INSERT INTO dbo.ProgramYears (ProgramYear, StartDate, EndDate) VALUES
(1994, '10/1/1993 12:00 AM','9/30/1994 11:59 PM')
INSERT INTO dbo.ProgramYears (ProgramYear, StartDate, EndDate) VALUES
(1995, '10/1/1994 12:00 AM','9/30/1995 11:59 PM')
INSERT INTO dbo.ProgramYears (ProgramYear, StartDate, EndDate) VALUES
(1996, '10/1/1995 12:00 AM','9/30/1996 11:59 PM')
INSERT INTO dbo.ProgramYears (ProgramYear, StartDate, EndDate) VALUES
(1997, '10/1/1996 12:00 AM','9/30/1997 11:59 PM')
INSERT INTO dbo.ProgramYears (ProgramYear, StartDate, EndDate) VALUES
(1998, '10/1/1997 12:00 AM','9/30/1998 11:59 PM')
INSERT INTO dbo.ProgramYears (ProgramYear, StartDate, EndDate) VALUES
(1999, '10/1/1998 12:00 AM','9/30/1999 11:59 PM')
INSERT INTO dbo.ProgramYears (ProgramYear, StartDate, EndDate) VALUES
(2000, '10/1/1999 12:00 AM','9/30/2000 11:59 PM')
INSERT INTO dbo.ProgramYears (ProgramYear, StartDate, EndDate) VALUES
(2001, '10/1/2000 12:00 AM','9/30/2001 11:59 PM')

The EnsureNoOverlaps constraint calls a SQL Scalar function that
checks to make sure that the date range being inserted (or updated)
doesn't overlap (and is not overlapped by) any other date ranges,
returns a 1 if it will create an overlap, 0 if it won't.
Here is the TSQL of the function:

ALTER FUNCTION [dbo].[WillCreateOverlap]
(
@ProgramYear  INT,
@StartDate DATETIME,
@EndDate DATETIME
)
RETURNS BIT
AS
BEGIN

DECLARE @Result BIT


IF
(@EndDate < ALL
(SELECT StartDate
FROM dbo.EAPProgramYears
WHERE
ProgramYear <> @ProgramYear
AND
@StartDate < StartDate
)
)
AND
(@StartDate > ALL
(SELECT EndDate
FROM dbo.EAPProgramYears
WHERE
ProgramYear <> @ProgramYear
AND
@EndDate > EndDate
)
)
BEGIN
SET @Result = 0
END
ELSE
BEGIN
SET @Result = 1
END

RETURN @Result

END

I really don't like the idea of calling a function from a constraint
(for one thing, I have to drop the constraint from the table if I need
to make a change to it). But if I try to just put the logic of the
function in the expression for the constraint, I get the "Subqueries
are not allowed in contraints..." error.

Is there anyway to implement this sort of logic just in the contraint
expression?
I need to make sure noone enteres something like:
INSERT INTO dbo.ProgramYears (ProgramYear, StartDate, EndDate) VALUES
(2002, '10/1/2000 12:00
AM','9/30/2002 11:59 PM')
or
INSERT INTO dbo.ProgramYears (ProgramYear, StartDate, EndDate) VALUES
(2002, '8/1/2001 12:00 AM','9/30/2002 11:59 PM')
Thank you!




--CELKO-- replied on 09-Jun-07 02:08 PM
Everyone likes DDL.  So, let me yell at you for the lack of ISO-8601
temporal formats in the same data to keep up my "Simon Kowl" image.

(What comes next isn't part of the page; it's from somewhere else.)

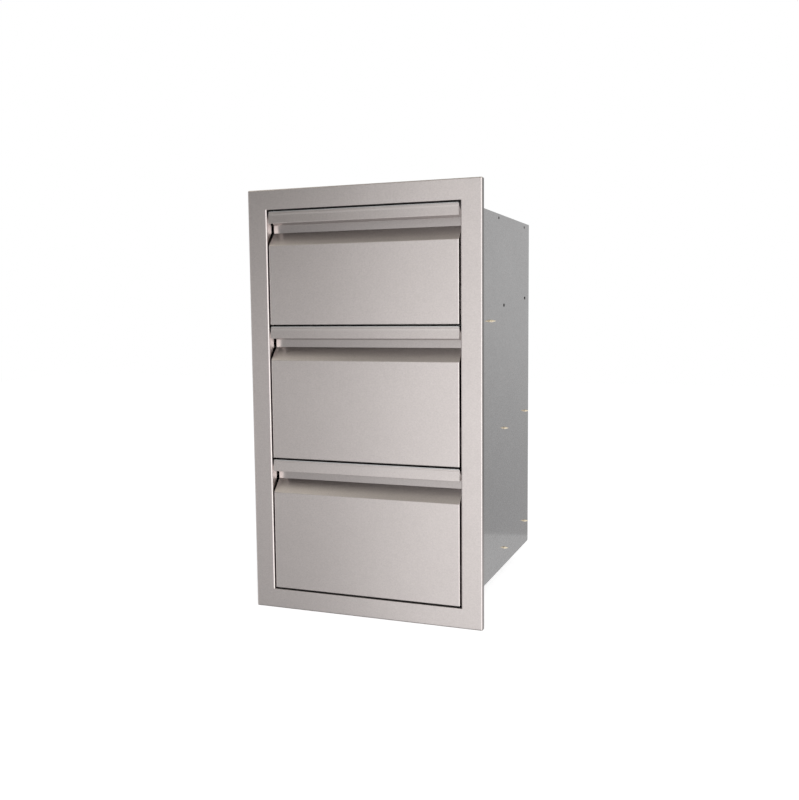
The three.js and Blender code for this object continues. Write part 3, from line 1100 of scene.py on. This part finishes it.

I would also add a table constraint that (start_date < end_date).
Also, if start and end dates are each unique, that removes some
overlapping situations, where durations start and/or end together.

This is a nice piece of code.  You know about the ALL() predicate,
which most SQL programmers do not! I am impressed.  Yet, you write
code with procedural IF-THEN-ELSE constructs and low-level BIT data
types as if you were still in an old 3GL.  Let's make it more SQL and
less T-SQL so the code will port and the optimizer can do its job
better.

CREATE FUNCTION WillCreateOverlap
(@my_program_year INTEGER,
@my_start_date DATETIME,
@my_end_date DATETIME)
RETURNS CHAR(1); -- portable data type
AS
RETURN
(CASE WHEN
@my_end_date
FROM EAP_ProgramYears
WHERE program_year <> @my_program_year
AND @my_start_date < start_date)
AND @my_start_date
FROM EAP_ProgramYears
WHERE program_year <> @my_program_year
AND @my_end_date > end_date)
THEN 'F' ELSE 'T' END);

Standard SQL would allow you to put this in a CHECK() constraint.
Having said this, you are stuck in T-SQL.  You will probably want to
use an INSERT trigger and a NOT EXISTS() predicate with a ROLLBACK
action in it.

You should also download the Rick Snodgrass book in PDF from the
University of Arizona on temporal queries in SQL.  It is free and has
a lot of code.
AlejandroMes replied on 09-Jun-07 04:36 PM
srowland@roeing.com,

I think it is ok to use a UDF in this case, if we can not use subqueries in
constraints.

Long time ago, somebody (do not remember who) posted a code in this ng, to
check for date overlaping, and the idea was to check if it exists instead if
it doesn't. May be it could yield better performance for your function.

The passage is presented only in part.